Key Curriculum Design and Learning Principles for the ACPS Mathematics Curriculum:

  • To achieve the vision of reasoning and sense making as the focus of students' mathematical experiences, all components of the educational system — curriculum, instruction, and assessment — must work together and be designed to support students' achieving these concepts and skills.
  • Teachers will need long-term professional development and support, including opportunities for reflection on their practice and guidance in improving it.
  • Students will need the resources to prepare them for our rapidly changing world.
  • They will also need to recognize that studying mathematics in high school is important for their future careers.
  • A coherent and cohesive mathematics program requires a strong alignment of curriculum, instruction and assessment.
  • Another key goal is to refocus classroom practice so that algebraic thinking becomes a part of all students' daily experiences. Moving towards functional thinking involves attending to how things change and grow, looking for patterns, and how quantities vary in relation to one another.
  • A major commitment of the ACPS mathematics curriculum is toward a holistic and integrated approach to curriculum design, development, and implementation, combining the following essential design elements: (1) Pedagogy: ensuring that curriculum reflects and models research-based instructional design principles and practices; (2) Content: emphasizing recurrent big ideas and essential questions that unify students' experience of mathematics, stressing a balanced and performance-based approach to common assessments of student progress, and reinforcing clear vertical and spiraling articulation of core standards; and (3) Relationships: promoting positive student-teacher, student-student, and student-content relationships, including responsiveness to the unique strengths and needs of individual learners — including students' need to see the authenticity and purpose of what they are learning.

Exemplary ACPS Mathematics Programs Reflecting These Principles:

PEDAGOGY:

  • K-8 Professional Development: Developing Mathematical Ideas: Offer Developing Mathematical Ideas professional development. This four-course sequence consists of 1) Building a System of Tens, 2) Making Meaning of Operations, 3) Reasoning Algebraically About Operations, and 4) Patterns, Functions, and Change.
  • Students in classroom Math Specialists: Move towards having math specialists, teachers with strong math content knowledge, teach upper elementary mathematics. This departmental model will be supported by on-going professional development for these teachers.
  • K-8 Math Coaches: Improve teacher practice and student learning through the math coach program. As change agents, the school based math coaches help teachers improve math instruction through a job embedded staff development model which focuses on in-depth learning experiences which are on-going, reflective, and close to classroom practice.
  • ELL and Special Education Best Practices: Offer training on how to incorporate English Language Learners and Special Education best practices (e.g. developing schema, teaching key vocabulary) with mathematics content and pedagogy. These will also be integrated into all math professional development sessions.
  • Accessible Mathematics at the Middle School Level: Offer embedded professional development on how to make mathematics accessible to all.
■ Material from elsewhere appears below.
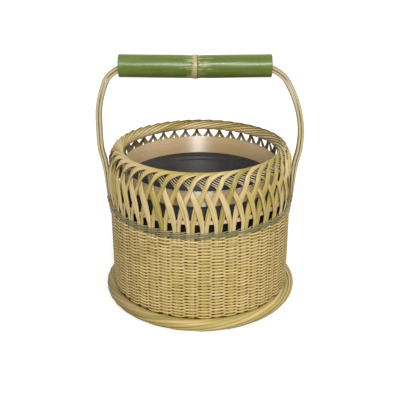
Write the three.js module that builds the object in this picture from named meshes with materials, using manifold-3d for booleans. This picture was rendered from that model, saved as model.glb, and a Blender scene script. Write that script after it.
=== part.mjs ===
// Bamboo hand warmer basket.
// A round woven basket on a rolled foot ring, with a collar of crossing strips that curl over
// into a rolled rim, a deep fire pot inside, a wide hoop standing on the pot's flange, and a
// fixed bow handle of two bent splints that carries a loose grip of green bamboo.
// Millimetres, +Z up. The origin is on the ground at the basket's axis; the handle's bow lies
// in the XZ plane.

import * as THREE from "three";
import { mergeVertices } from "three/addons/utils/BufferGeometryUtils.js";
import Module from "manifold-3d";

const wasm = await Module();
wasm.setup();

// Counts: a strip ends beside the strip that starts STRIP_TRAVEL_COUNT pairs further on
const STRIP_COUNT = 44;
const STRIP_TRAVEL_COUNT = 9;
const TWINING_ROWS = 3;
const RIB_COUNT = 4;

// Numbers of facets
const RING_SIDES = 44;
const GRIP_SIDES = 32;
const FOOT_TUBE_SIDES = 9;
const FLUTE_SIDES = 8;
const ROLL_STEPS = 6;
const SPLINT_STEPS = 44;
const POCKET_STEPS = 6;

// Shared clearances
const GAP = 0.3;
const FACET_GAP = 0.6;
const MERGE_DISTANCE = 0.003;

// Foot ring
const FOOT_RING_OUTSET = 2.5;
const FOOT_TUBE_RADIUS = 7.7;
const FOOT_FLAT_WIDTH = 7;

// Woven body and base
const BODY_RADIUS = 115;
const BODY_WALL = 4;
const BODY_TOP = 118;
const REBATE_DEPTH = 10;
const FLUTE_RADIUS = 4;
const FLUTE_DEPTH = 1.4;
const FLUTE_TOP_MARGIN = 1;
const BASE_THICKNESS = 4;
const BASE_EDGE_CLEARANCE = 0.5;

// Twining rows above the weave
const TWINING_PITCH = 3.5;
const TWINING_PROUD = 1.2;
const TWINING_DEPTH = 2.9;
const TWINING_ROUND = 0.8;

// Collar strips and rolled rim
const STRIP_THICKNESS = 1;
const CROSSING_OFFSET = 1.6;
const UPPER_CROSSING_INSET = 2.1;
const CURL_INSET = 2.6;
const CURL_DROP = 3.4;
const ROLL_INSET = 12.8;
const ROLL_HALF_WIDTH = 6.2;
const ROLL_HALF_HEIGHT = 6.9;
const DIVE_DROP = 0.8;
const SURFACE_DROP = 2.4;
const STRIP_WIDTHS = {
  foot: 4.4,
  leanStart: 5,
  spread: 6.2,
  lowerCrossing: 6.8,
  parting: 6,
  shoulder: 4.6,
  upperCrossing: 4.2,
  curl: 4.2,
  roll: 2.7,
  dive: 2.7,
  surface: 3.2,
};

// Heights of a strip's turning points, each above the one before it, from the twining's top
const LEAN_START_RISE = 9.5;
const SPREAD_RISE = 11;
const LOWER_CROSSING_RISE = 13;
const PARTING_RISE = 9;
const SHOULDER_RISE = 5.5;
const UPPER_CROSSING_RISE = 5.3;
const ROLL_RISE = 8.2;

// Where a strip passes each point, as shares of the spacing of the pairs: from its own pair,
// and, for the last part of its way down, back from the pair beside which it ends
const FIRST_PAIR_SHARE = 0.3;
const FLUTE_SHARE = FIRST_PAIR_SHARE + 0.5;
const TURN_SHARES = {
  pair: 0.17,
  leanStart: 0.18,
  spread: 0.3,
  lowerCrossing: 0.5,
  parting: 0.7,
  shoulder: 0.85,
  upperCrossing: 1,
  curl: 1.14,
  rollStart: 2.6,
  rollEnd: 7,
  dive: 1.55,
  surface: 1.18,
};
const DIVE_SHARE = 0.33;

// The arch over the outer side of the roll: turn share, angle on the roll, width
const ARCH = [
  [1.33, 9, 4.2],
  [1.52, 32, 4],
  [1.82, 57, 3.4],
  [2.14, 75, 2.8],
];

// Angles in degrees, from straight outward towards straight up: where the even part of the
// roll starts and ends, and how a strip's face turns as it goes in over the roll and out again
const ROLL_START_ANGLE = 88;
const ROLL_END_ANGLE = 215;
const FACE_ANGLES = {
  upperCrossing: 20,
  curl: 28,
  rollStart: 86,
  rollEnd: 124,
  dive: 96,
  surface: 55,
};

// Hoops inside the collar
const HOOP_HEIGHT = 5;
const HOOP_THICKNESS = 1;
const BAND_HEIGHT = 23.2;
const BAND_THICKNESS = 1.4;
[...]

The sessions will engage teachers in reflecting on their instructional practices and making key shifts in instructional strategies to help students have a deeper understanding of the mathematics.

CONTENT:

  • Vertical Articulation with a Focus on Algebra: ACPS is currently developing a continuum of algebra curriculum offerings from K to Algebra I by the Math Curriculum Committee. The goal is to refocus classroom practice so that algebraic thinking becomes a part of the student's daily experiences. Moving towards functional thinking involves attending to how things change and grow, looking for patterns, and how quantities vary in relation to one another. The tools of algebra — tables, graphs, function machines, input/output charts — will be integrated throughout the curriculum.
  • A Focus upon Unit Design: Units will emphasize the "big ideas" of mathematics across grade levels. These will be used as the basis for developing unit designs for K through Algebra I.
  • Focus on Misconceptions: Curriculum and related professional development will engage teachers in conversations about the key misconceptions at different grade levels. The Ramp-Up to Pre-Algebra program is a model for this process.
  • Essentials Concepts and Skills: All curriculum will identify the essential concepts and skills that students need to know and be able to do when entering a grade level or course. The Math Curriculum Committee is currently developing this resource.
  • Shared Assessments: Moving beyond standardized testing as an exclusive focus, this shared and balanced approach to assessment will include developing common summative assessments (based upon performance tasks); creating resources for daily formative assessments to provide students with on-the-spot feedback; common rubrics and related scoring guides; and professional development in key aspects of effective assessment design and implementation.
  • Individual Assessment Plans in Mathematics: These plans are designed to identify student strengths and areas of need in mathematics with clearly articulated interventions to ensure student success.

RELATIONSHIPS:

  • Grade Level Meetings for K-5: Grade level meetings throughout the school year will offer opportunities for staff collaboration, discussion of math concepts and sharing of effective instructional strategies.
  • Transition Meetings between 5th and 6th Grade Teachers: The district will coordinate teams of 5th and 6th grade teachers who will focus on vertical articulation. They will participate in Singapore Math Bar Method for Problem Solving professional development. The teachers will visit each others' classrooms and collaborate on developing strategies to support student learning. Follow up sessions will focus on: (1) How can 5th grade teachers prepare students for the transition to 6th? (2) How can 6th grade teachers support the mathematical strategies developed in 5th?
  • Develop Coaching Cultures in Schools: ACPS is committed to developing a coaching culture in schools. Through the facilitation of Lucy West, author of Content Focused Coaching, coaches and principals continue to build leadership capacity in their schools. This culture is a learning culture. Teachers and leaders are constantly learning more about teaching practice, expanding their capacity, getting better at what they do.
  • Data Teams: Teams of teachers will investigate data through a collaborative inquiry process that influences the culture of the school to be one in which data are used continuously, collaboratively, and effectively to improve teaching and learning.